I had a Plan A. Seemed to be a good plan too. It was a simple plan really. Work, pay my bills and provide for my children. I had been through two lays off in the past 5 years but was now in a job that I was really good at. I was living in the same house I had been in for several years and we were doing OK. Then some tough circumstances hit and my kids and I had to leave our home and move into a little condo. I sold a lot of our possessions and settled into a life of sleeping on a sofa but still being able to provide. That was definitely NOT Plan A. I was not going to let that deter me though. After a year in that condo we moved to a lovely home in a lovely neighborhood and even got a better car. I was still working in that job that I was good at. In fact I worked crazy hard at that job. Even had occasions where I worked 48 hours straight and most of it was unpaid. I cared for the company and the people that were there. We were back on Plan A. I was providing a little better for my family. However, a few months after moving in and buying that car Plan B hit. I was laid off again. I was told it had nothing to do with my job performance. Yet, here I was packing boxes again. I was now facing Plan B with a mortgage and a car payment.
There had been a difference between the Plan B’s that occurred in my life. The difference was my perspective. Before this layoff Pete Wilson shared with me the book he had just written called Plan B. I actually found it hard to finish the book. I remember sending Pete a tweet saying it’s taking me forever to read the book. It’s not that it’s a hard read but for some reason I didn’t want to read about a Plan B in life. Pete understood and said take my time. He knew all things work in God’s timing. Before the book was finished I had been laid off and into my Plan B.
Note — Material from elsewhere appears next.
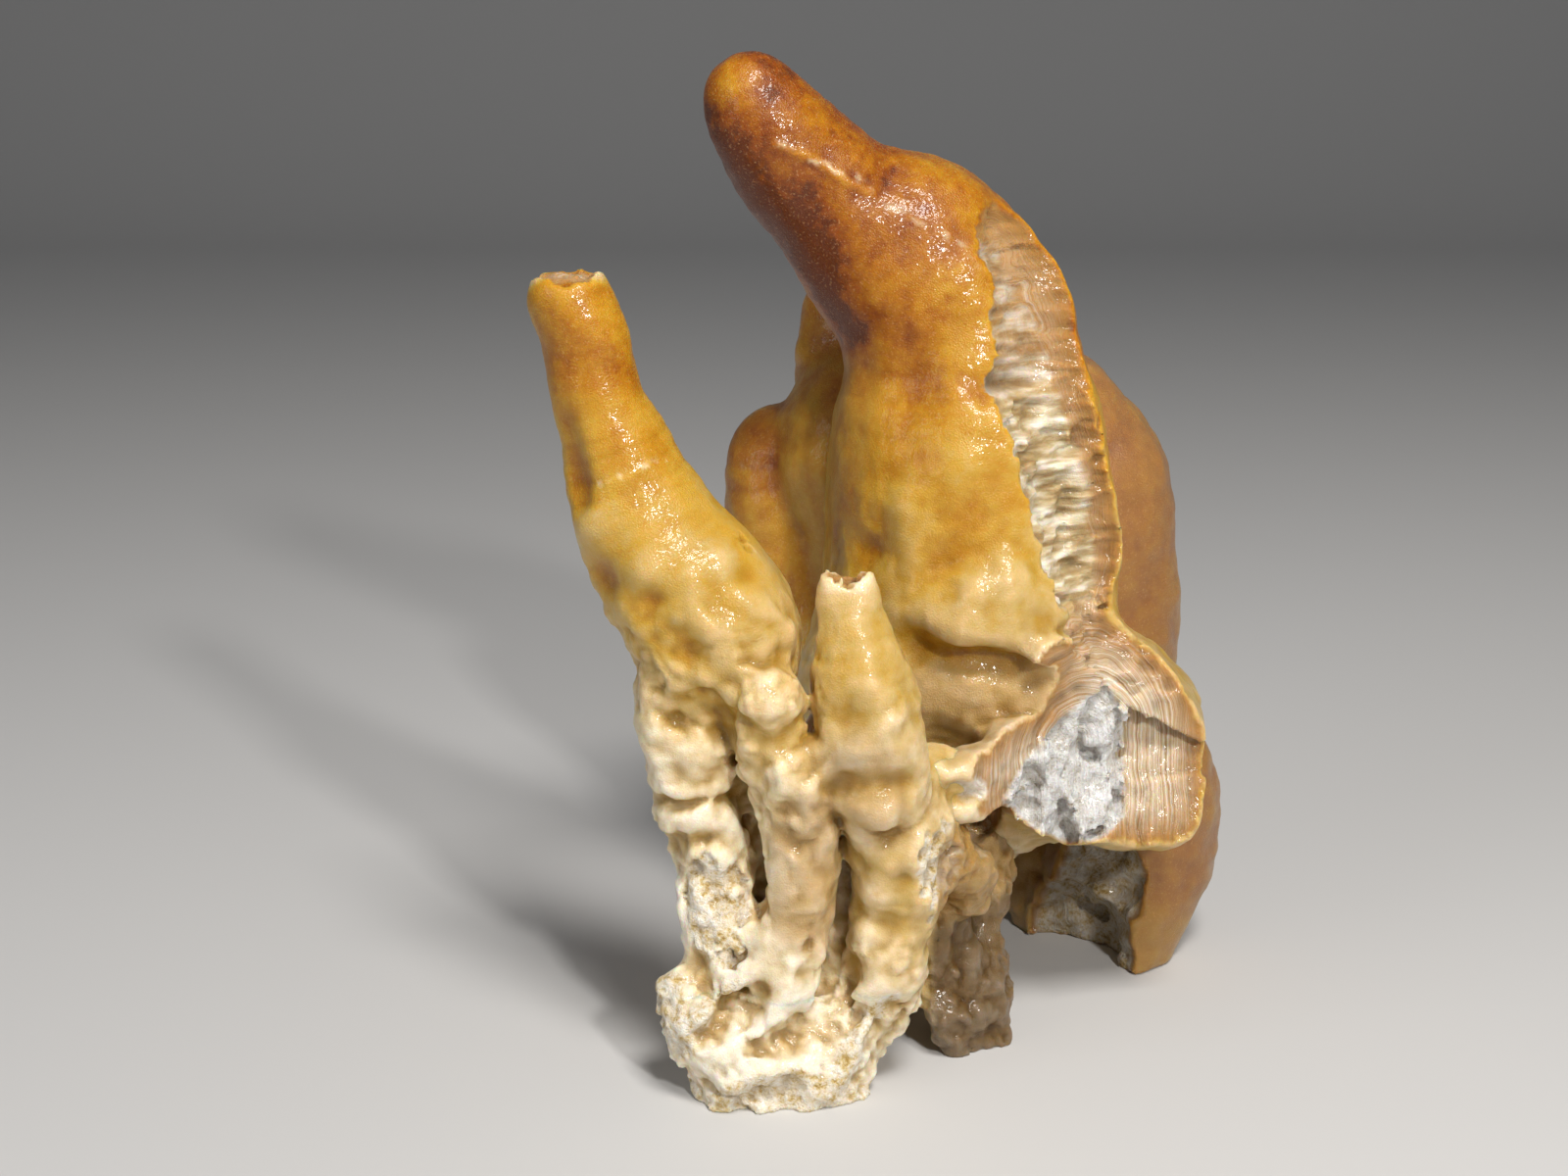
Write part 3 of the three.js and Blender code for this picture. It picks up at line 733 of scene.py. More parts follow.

I usually approach the life changing moments with an understanding that God is at work and sometimes with anticipation of another adventure. However, when my kids and I moved into that condo I chose to endure much like you do a root canal. I knew it would not last forever but no one said I had to be happy during it. I look back now and realize that God was really revealing areas in me and refining them. After we were blessed with our house and I had been moved in I found myself crying. I knew that this too could pass. As a single mom earthly security seemed fleeting.
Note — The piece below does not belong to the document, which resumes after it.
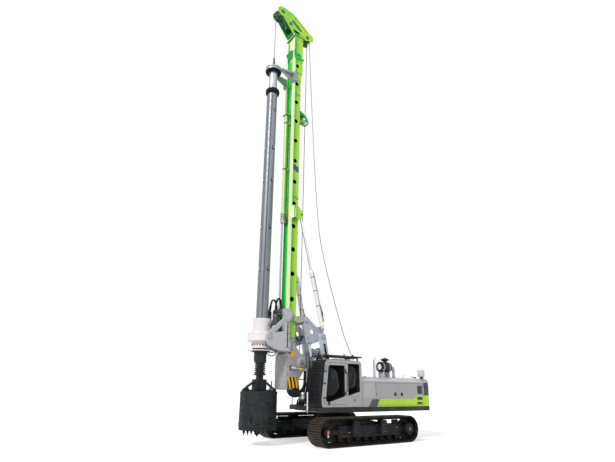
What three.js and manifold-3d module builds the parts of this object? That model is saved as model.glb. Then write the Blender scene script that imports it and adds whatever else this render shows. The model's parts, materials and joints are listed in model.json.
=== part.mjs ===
// A rotary piling rig: a crawler undercarriage with extending track frames, a slewing upper
// structure with cab, engine housing and counterweight, a parallelogram boom that carries the
// mast, and on the mast a crowd-driven rotary drive, a guided kelly bar and a drilling bucket.
// Millimetres. +X forward (towards the mast), +Y left (the cab side), +Z up, ground at z = 0.
// Coordinates inside the machine group are measured from the slewing axis.

import * as THREE from 'three';
import { mergeVertices } from 'three/addons/utils/BufferGeometryUtils.js';
import Module from 'manifold-3d';

const wasm = await Module();
wasm.setup();

// ---------------------------------------------------------------- driving dimensions

const CENTRE_X = 145;            // middle of the machine's length, forward of the slewing axis
const CLEAR = 5;                 // gap between pieces that move past each other
const TOUCH = 0.4;               // gap between pieces that are bolted together

const TRACK = { length: 4700, height: 913, shoe: 700, over: 4080, grouser: 18, plate: 22, shoes: 48 };
const TRACK_Y = (TRACK.over - TRACK.shoe) / 2;
const WHEEL_Z = TRACK.height / 2;
const WHEEL_X = TRACK.length / 2 - WHEEL_Z;
const CHAIN_INNER = 340;         // radius of the inside of the chain round the end wheels
const AXLE_X = 900;              // the two cross sleeves, ahead of and behind the slewing axis
const AXLE_Z = 560;

const DECK = { bottom: 1040, top: 1210, front: 1850, nose: 1450, rear: -3700, half: 1510 };
const HOOD = {
  front: -40, rear: -3440, side: 2105, top: 2270, chamfer: 210, wall: 30, seam: -1920, firstSeam: -720,
};
const SLEW_RING = 90;            // height of the slewing ring under the deck
const BALLAST_REAR = -3830;
const CAB = { rear: -30, front: 1850, inner: 700, outer: 1500, floor: 1215, roof: 2800, wall: 45 };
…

Pete’s book Plan B was not only a reminder of how God really works through these seasons of life but how we should be aware of them. This last lay off took a bit to get over the shock but then see the blessings. It would be a long time before I would have to work a 48 hour straight shift. As I allowed myself to be honest in how I felt with God, my fear, my stress and my anxiety. As I learned to be honest I was able to let go and let God. God was in control. I learned to take what actions I needed and to watch with anticipation of what God was going to do and to learn to trust. That’s when the miracles would happen. I remember a time when boxes were showing up almost every day with gifts, and much needed supplies. I remember breaking down in tears over a case of toilet paper that showed up to my door. God was really providing through so many people who loved us. There were also envelopes in my mail with gift cards, checks and cash. Some with a card of love and encouragement and others that were anonymous.
As I had read the stories and the practical lessons in Pete’s book Plan B I had learned to apply them in real life. This book is not just for those going through Plan B but for those who will be going through Plan B, C and D.